• _Problem to work on_:
What is wanted is an exact restatement of the lines from the one with "for item in" through the one with "obj.data.transform(world)", both included, and of no other lines.

• _Stored data_:
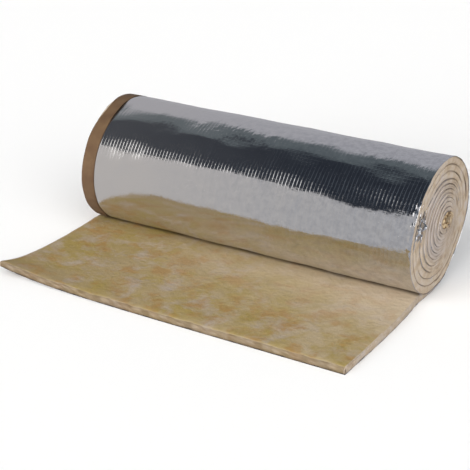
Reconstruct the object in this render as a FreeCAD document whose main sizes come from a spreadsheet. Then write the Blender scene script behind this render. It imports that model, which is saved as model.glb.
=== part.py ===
"""A roll of foil-faced glass-wool insulation blanket with its free end laid out flat.

The blanket is glass wool with a foil-scrim-kraft facing laminated to its outer side.
It is wound foil outwards round a small bore, and its free end, the tail, runs forward
(-Y) along the floor, foil down and wool up. The outermost turn leaves the tail at the
floor, climbs the back of the roll and comes down the front into the nip, where it rides
on the tail. Half a blanket's thickness of difference between the back and the front
radius makes that spiral step.

On the left edge the facing is a blanket's stapling flange: a margin with no foil to be
seen, folded back so that its brown kraft side shows.

Frame: +X along the roll to its right end, +Y to its back, +Z up, with the origin under
the middle of the whole part, on the floor. Sizes are in millimetres.
"""

import FreeCAD
import Part
import Sketcher
import os

Vector = FreeCAD.Vector

SIZES = (
    ("blanket_width", 1219.0, "width of the blanket, 48 inches"),
    ("blanket_thickness", 22.0, "wool and facing together, where the blanket lies loose"),
    ("facing_thickness", 0.3, "foil, scrim and kraft laminate"),
    ("flange_width", 51.0, "kraft margin on the left edge, 2 inches"),
    ("coil_radius", 202.0, "outside of the facing on the front of the roll"),
    ("bore_radius", 12.0, "hole in the middle, where the winding starts"),
    ("tail_length", 621.0, "from under the roll's axis to the free end"),
    ("tail_end_fillet", 8.0, "rounding of the cut edge at the free end"),
    ("loose_turns", 3.0, "number of outer turns that have sprung open"),
    ("loose_press", 0.5, "how much their wool is pressed together"),
    ("tight_turns", 8.0, "number of inner turns"),
    ("core_step", 4.5, "how far each inner turn stands out past the one round it"),
    ("seam_width", 3.0, "mouth of the groove between two turns, on an end"),
    ("seam_depth", 4.0, "depth of that groove"),
)


def make_sheet(doc):
    """The driving dimensions, one row each: name, value, meaning."""
    sheet = doc.addObject("Spreadsheet::Sheet", "Sizes")
    for row, (alias, value, meaning) in enumerate(SIZES, start=1):
        sheet.set(f"A{row}", alias)
        sheet.set(f"B{row}", f"{value:g}")
        sheet.set(f"C{row}", meaning)
        sheet.setAlias(f"B{row}", alias)
    worked_out = (
        ("back_radius", "coil_radius + blanket_thickness / 2"),
        ("axis_height", "coil_radius + blanket_thickness"),
        ("wool_radius", "coil_radius - facing_thickness"),
        ("loose_pitch", "blanket_thickness - loose_press"),
        ("tight_radius", "wool_radius - loose_turns * loose_pitch"),
        ("tight_pitch", "(tight_radius - bore_radius) / tight_turns"),
        ("core_reach", "tight_turns * core_step"),
        ("shift_right", "-core_reach / 2"),
        ("shift_back", "(tail_length - back_radius) / 2"),
    )
    for row, (alias, formula) in enumerate(worked_out, start=len(SIZES) + 2):
        sheet.set(f"A{row}", alias)
        sheet.set(f"B{row}", f"={formula}")
        sheet.setAlias(f"B{row}", alias)
    doc.recompute()
    return sheet


def make_body(doc, name):
    """A body whose placement puts the origin under the middle of the whole part."""
    body = doc.addObject("PartDesign::Body", name)
    body.Label = name
    body.setExpression("Placement.Base.x", "Sizes.shift_right")
    body.setExpression("Placement.Base.y", "Sizes.shift_back")
    return body


def make_sketch(body, name, plane, offset):
    """A sketch on one of the body's origin planes. offset is (property, expression)."""
    sketch = body.newObject("Sketcher::SketchObject", name)
    origin = next(f for f in body.Origin.OriginFeatures if f.Role == plane)
    sketch.AttachmentSupport = [(origin, "")]
    sketch.MapMode = "FlatFace"
    sketch.setExpression(*offset)
    return sketch


def hold(sketch, edge, end, across, up):
    """Holds one end of a sketch edge at a point that two expressions give."""
    for kind, axis, expression in (("DistanceX", -2, across), ("DistanceY", -1, up)):
        if expression == "0":
            sketch.addConstraint(Sketcher.Constraint("PointOnObject", edge, end, axis))
            continue
        size = float(sketch.evalExpression(expression))
        ends = (-1, 1, edge, end) if size > 0 else (edge, end, -1, 1)
        row = sketch.addConstraint(Sketcher.Constraint(kind, *ends, abs(size)))
        signed = expression if size > 0 else f"-({expression})"
        sketch.setExpression(f"Constraints[{row}]", signed)


def draw_loop(sketch, corners):
    """Draws a closed loop. A corner is (across, up, edge), and edge is how the loop goes
    on to the next corner: "line", or a half circle bulging to the "back" or "front",
    whose two ends and centre lie on the sketch's upright axis."""
    points = [
        Vector(float(sketch.evalExpression(x)), float(sketch.evalExpression(y)), 0)
        for x, y, _ in corners
    ]
    starts, ends = [], []
    for i, (_, _, edge) in enumerate(corners):
        here, there = points[i], points[(i + 1) % len(points)]
        if edge == "line":
            row = sketch.addGeometry(Part.LineSegment(here, there), False)
            first = 1
        else:
            radius = (there - here).Length / 2
            bulge = Vector(radius if edge == "back" else -radius, 0, 0)
            arc = Part.Arc(here, (here + there) / 2 + bulge, there)
            row = sketch.addGeometry(arc, False)
            anticlockwise = (there.y > here.y) == (edge == "back")
            first = 1 if anticlockwise else 2
            sketch.addConstraint(Sketcher.Constraint("PointOnObject", row, 3, -2))
        starts.append((row, first))
        ends.append((row, 3 - first))
    for i, (across, up, _) in enumerate(corners):
        sketch.addConstraint(Sketcher.Constraint("Coincident", *ends[i - 1], *starts[i]))
        hold(sketch, *starts[i], across, up)


def turns(sheet):
    """Each turn of the coil from the outermost inwards, as two expressions: its outer
    radius, and how far it stands out at the right end past the blanket's edge."""
    for turn in range(round(sheet.loose_turns)):
        yield f"Sizes.wool_radius - {turn} * Sizes.loose_pitch", "0"
    for turn in range(round(sheet.tight_turns)):
        yield f"Sizes.tight_radius - {turn} * Sizes.tight_pitch", f"{turn + 1} * Sizes.core_step"


def end_profile(sheet, side):
    """The corners of one end of the coil's half section, from the rim to the bore. Each
    turn ends in a flat ring, and a V groove parts it from the next. The inner turns have
    slipped along the axis and stand out at the right end. The left end is flush."""
    edge = f"{side} * Sizes.blanket_width / 2"
    rings = [(r, f"{edge} + {step}" if side > 0 else edge) for r, step in turns(sheet)]
    corners = [(rings[0][1], rings[0][0], "line")]
    for (_, face), (seam, next_face) in zip(rings, rings[1:]):
        corners += [
            (face, f"{seam} + Sizes.seam_width / 2", "line"),
            (f"{face} - {side} * Sizes.seam_depth", seam, "line"),
            (next_face, f"{seam} - Sizes.seam_width / 2", "line"),
        ]
    corners.append((rings[-1][1], "Sizes.bore_radius", "line"))
    return corners


def turn_coil(sheet, body):
    """The wound part of the blanket: one turned solid with its bore."""
    section = make_sketch(
        body, "coil_section", "XZ_Plane", ("AttachmentOffset.Base.y", "Sizes.axis_height")
    )
    draw_loop(section, end_profile(sheet, 1) + end_profile(sheet, -1)[::-1])
    coil = body.newObject("PartDesign::Revolution", "coil")
    coil.Profile = section
    coil.ReferenceAxis = (section, ["H_Axis"])
    coil.Angle = 360
    return coil


def pad_along_roll(body, name, corners, start, length):
    """A profile in the YZ plane, drawn out along the roll from start for length."""
    profile = make_sketch(body, f"{name}_profile", "YZ_Plane", ("AttachmentOffset.Base.z", start))
    draw_loop(profile, corners)
    pad = body.newObject("PartDesign::Pad", name)
    pad.Profile = profile
    pad.setExpression("Length", length)
    return pad


def wool_tail_corners():
    """The tail, and the crescent by which the outermost turn grows off the coil. Its
    inner arc lies just inside the coil, and the upright under it ends the facing's slot."""
    sunk = "Sizes.seam_depth"
    return [
        ("0", "Sizes.blanket_thickness", "line"),
        ("-Sizes.tail_length", "Sizes.blanket_thickness", "line"),
        ("-Sizes.tail_length", "Sizes.facing_thickness", "line"),
        ("0", "Sizes.facing_thickness", "back"),
        ("0", "Sizes.axis_height + Sizes.wool_radius", "line"),
        ("0", f"Sizes.axis_height + Sizes.wool_radius - {sunk}", "back"),
        ("0", f"Sizes.axis_height - Sizes.wool_radius + {sunk}", "line"),
    ]


def facing_corners():
    """The facing as one thin sheet: under the tail, up the back, over the top, down the
    front and into the nip between the roll and the tail."""
    return [
        ("-Sizes.tail_length", "0", "line"),
        ("0", "0", "back"),
        ("0", "Sizes.axis_height + Sizes.coil_radius", "front"),
        ("0", "Sizes.blanket_thickness", "line"),
        ("0", "Sizes.axis_height - Sizes.wool_radius", "front"),
        ("0", "Sizes.axis_height + Sizes.wool_radius", "back"),
        ("0", "Sizes.facing_thickness", "line"),
        ("-Sizes.tail_length", "Sizes.facing_thickness", "line"),
    ]


def round_tail_end(doc, body, pad):
    """Rounds the wool's cut edge along the free end, on its upper side."""
    doc.recompute()
    sheet = doc.Sizes
    end = Vector(0, -sheet.tail_length, sheet.blanket_thickness)
    for number, edge in enumerate(pad.Shape.Edges, start=1):
        middle = edge.CenterOfMass
        if (Vector(0, middle.y, middle.z) - end).Length < sheet.facing_thickness / 2:
            break
    else:
        raise RuntimeError("the free end has no upper edge to round")
    fillet = body.newObject("PartDesign::Fillet", "tail_end")
    fillet.Base = (pad, [f"Edge{number}"])
    fillet.setExpression("Radius", "Sizes.tail_end_fillet")
    return fillet


def make_wool(doc):
    """The glass wool: coil, outermost turn and tail are one piece."""
    body = make_body(doc, "glass_wool_blanket")
    turn_coil(doc.Sizes, body)
    tail = pad_along_roll(
        body,
        "tail_and_outer_turn",
        wool_tail_corners(),
        "-Sizes.blanket_width / 2",
        "Sizes.blanket_width",
    )
    body.Tip = round_tail_end(doc, body, tail)


def make_facing(doc):
    """The foil side of the facing, from the flange to the right edge."""
    body = make_body(doc, "foil_facing")
    body.Tip = pad_along_roll(
        body,
        "foil_sheet",
        facing_corners(),
        "Sizes.flange_width - Sizes.blanket_width / 2",
        "Sizes.blanket_width - Sizes.flange_width",
    )


def make_flange(doc):
    """The kraft margin on the left edge, flush with the foil beside it."""
    body = make_body(doc, "kraft_flange")
    body.Tip = pad_along_roll(
        body,
        "kraft_margin",
        facing_corners(),
        "-Sizes.blanket_width / 2",
        "Sizes.flange_width",
    )


def check(doc):
    """Stops on any feature that failed, and on any body that isn't one valid solid."""
    for item in doc.Objects:
        if "Invalid" in item.State or "Error" in item.State:
            raise RuntimeError(f"{item.Name} failed: {item.State}")
    for body in doc.findObjects("PartDesign::Body"):
        shape = body.Shape
        if shape.isNull() or not shape.isValid() or len(shape.Solids) != 1:
            raise RuntimeError(f"{body.Label} is not one valid solid")
        box = shape.BoundBox
        print(
            f"{body.Label}: {shape.Volume / 1e6:.3f} litres, "
            f"X {box.XMin:.1f} to {box.XMax:.1f}, "
            f"Y {box.YMin:.1f} to {box.YMax:.1f}, Z {box.ZMin:.1f} to {box.ZMax:.1f}"
        )


def main():
    doc = FreeCAD.newDocument("insulation_roll")
    make_sheet(doc)
    make_wool(doc)
    make_facing(doc)
    make_flange(doc)
    doc.recompute()
    check(doc)
    os.makedirs("parts", exist_ok=True)
    for body in doc.findObjects("PartDesign::Body"):
        body.Shape.exportStep(os.path.join("parts", f"{body.Label}.step"))


main()
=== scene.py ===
"""A roll of foil-faced glass-wool blanket, its free end laid out flat, in a pale studio."""

import math

import bmesh
import bpy
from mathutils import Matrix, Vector, noise


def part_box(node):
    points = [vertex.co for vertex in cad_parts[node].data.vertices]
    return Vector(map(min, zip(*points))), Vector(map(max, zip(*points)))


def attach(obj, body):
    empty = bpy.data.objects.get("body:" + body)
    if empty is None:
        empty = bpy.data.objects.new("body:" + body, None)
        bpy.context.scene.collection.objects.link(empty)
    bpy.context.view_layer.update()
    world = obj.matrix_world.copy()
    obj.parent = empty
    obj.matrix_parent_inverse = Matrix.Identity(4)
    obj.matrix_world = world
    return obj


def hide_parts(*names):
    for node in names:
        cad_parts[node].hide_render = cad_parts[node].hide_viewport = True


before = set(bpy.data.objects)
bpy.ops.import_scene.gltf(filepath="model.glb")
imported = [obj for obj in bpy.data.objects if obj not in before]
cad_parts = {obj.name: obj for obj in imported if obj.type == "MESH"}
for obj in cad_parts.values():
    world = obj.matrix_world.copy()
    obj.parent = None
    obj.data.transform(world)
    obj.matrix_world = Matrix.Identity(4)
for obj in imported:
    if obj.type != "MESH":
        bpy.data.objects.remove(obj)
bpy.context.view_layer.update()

# ---------------------------------------------------------------- sizes, in metres
_, wool_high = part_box("glass_wool_blanket")
foil_low, foil_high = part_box("foil_facing")
kraft_low, kraft_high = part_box("kraft_flange")

THICK = 0.022  # wool and facing together, lying loose
FACING = 0.0003  # thickness of the foil-scrim-kraft sheet
LEFT, RIGHT = kraft_low.x, foil_high.x  # the blanket's two long edges
WIDTH = RIGHT - LEFT
FLANGE = kraft_high.x - kraft_low.x  # width of the folded margin
RADIUS = (foil_high.z - THICK) / 2  # of the outside of the roll, facing and all
AXIS_Z = RADIUS + THICK
AXIS_Y = foil_high.y - RADIUS - THICK / 2
TAIL = AXIS_Y - foil_low.y  # length of the tail from under the axis to the free end
CORE_REACH = wool_high.x - RIGHT  # by which the core stands out at the right end
LOOSE_TURNS = 3
TIGHT_TURNS = 8
TURNS = LOOSE_TURNS + TIGHT_TURNS
LOOSE_PITCH = THICK - 0.0005
BORE = 0.009  # radius of the hole where the winding starts
WOOL_RADIUS = RADIUS - FACING
TIGHT_RADIUS = WOOL_RADIUS - LOOSE_TURNS * LOOSE_PITCH
TIGHT_PITCH = (TIGHT_RADIUS - BORE) / TIGHT_TURNS
LAP = 0.06  # turns by which the outer turn's facing runs on into the nip
KRAFT_GAP = 0.0007  # from the foil to the kraft folded back over it
EDGE_STRIP = 0.035  # width of the facing's edge that is drawn between the turns
CORE_RISE = 0.026  # the tight core sits this much above the axis of the outer turns
CORE_FRAY = 0.012  # how much of its reach the core's torn end gives up
OVAL = 0.0071  # share by which the slumped roll is taller than a true circle
LEAN = 0.0765  # share by which it is stretched from the low front to the high back
CORE_SQUASH = 0.35  # share by which the innermost turns are wider than tall
SKEW = 0.021  # how far the blanket has slipped left where it leaves the roll
CURL = 0.030  # height of the tail's far left corner
EDGE = 0.001  # closer than this to a long edge, a point is on the cut end
TORN_WIDTH = 0.042  # turns over which a torn place of the facing fades out
# Where the facing is torn and bent out at the right end: the turn, and how badly.
TORN = ((1.71, 1.3), (2.70, 1.6), (3.71, 0.7), (9.72, 0.7))


# ---------------------------------------------------------------- the winding
def smooth(low, high, value):
    """0 below low, 1 above high, and an S curve between them."""
    t = min(1.0, max(0.0, (value - low) / (high - low)))
    return t * t * (3 - 2 * t)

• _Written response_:
    for item in doc.Objects:
        if "Invalid" in item.State or "Error" in item.State:
            raise RuntimeError(f"{item.Name} failed: {item.State}")
    for body in doc.findObjects("PartDesign::Body"):
        shape = body.Shape
        if shape.isNull() or not shape.isValid() or len(shape.Solids) != 1:
            raise RuntimeError(f"{body.Label} is not one valid solid")
        box = shape.BoundBox
        print(
            f"{body.Label}: {shape.Volume / 1e6:.3f} litres, "
            f"X {box.XMin:.1f} to {box.XMax:.1f}, "
            f"Y {box.YMin:.1f} to {box.YMax:.1f}, Z {box.ZMin:.1f} to {box.ZMax:.1f}"
        )


def main():
    doc = FreeCAD.newDocument("insulation_roll")
    make_sheet(doc)
    make_wool(doc)
    make_facing(doc)
    make_flange(doc)
    doc.recompute()
    check(doc)
    os.makedirs("parts", exist_ok=True)
    for body in doc.findObjects("PartDesign::Body"):
        body.Shape.exportStep(os.path.join("parts", f"{body.Label}.step"))


main()
=== scene.py ===
"""A roll of foil-faced glass-wool blanket, its free end laid out flat, in a pale studio."""

import math

import bmesh
import bpy
from mathutils import Matrix, Vector, noise


def part_box(node):
    points = [vertex.co for vertex in cad_parts[node].data.vertices]
    return Vector(map(min, zip(*points))), Vector(map(max, zip(*points)))


def attach(obj, body):
    empty = bpy.data.objects.get("body:" + body)
    if empty is None:
        empty = bpy.data.objects.new("body:" + body, None)
        bpy.context.scene.collection.objects.link(empty)
    bpy.context.view_layer.update()
    world = obj.matrix_world.copy()
    obj.parent = empty
    obj.matrix_parent_inverse = Matrix.Identity(4)
    obj.matrix_world = world
    return obj


def hide_parts(*names):
    for node in names:
        cad_parts[node].hide_render = cad_parts[node].hide_viewport = True


before = set(bpy.data.objects)
bpy.ops.import_scene.gltf(filepath="model.glb")
imported = [obj for obj in bpy.data.objects if obj not in before]
cad_parts = {obj.name: obj for obj in imported if obj.type == "MESH"}
for obj in cad_parts.values():
    world = obj.matrix_world.copy()
    obj.parent = None
    obj.data.transform(world)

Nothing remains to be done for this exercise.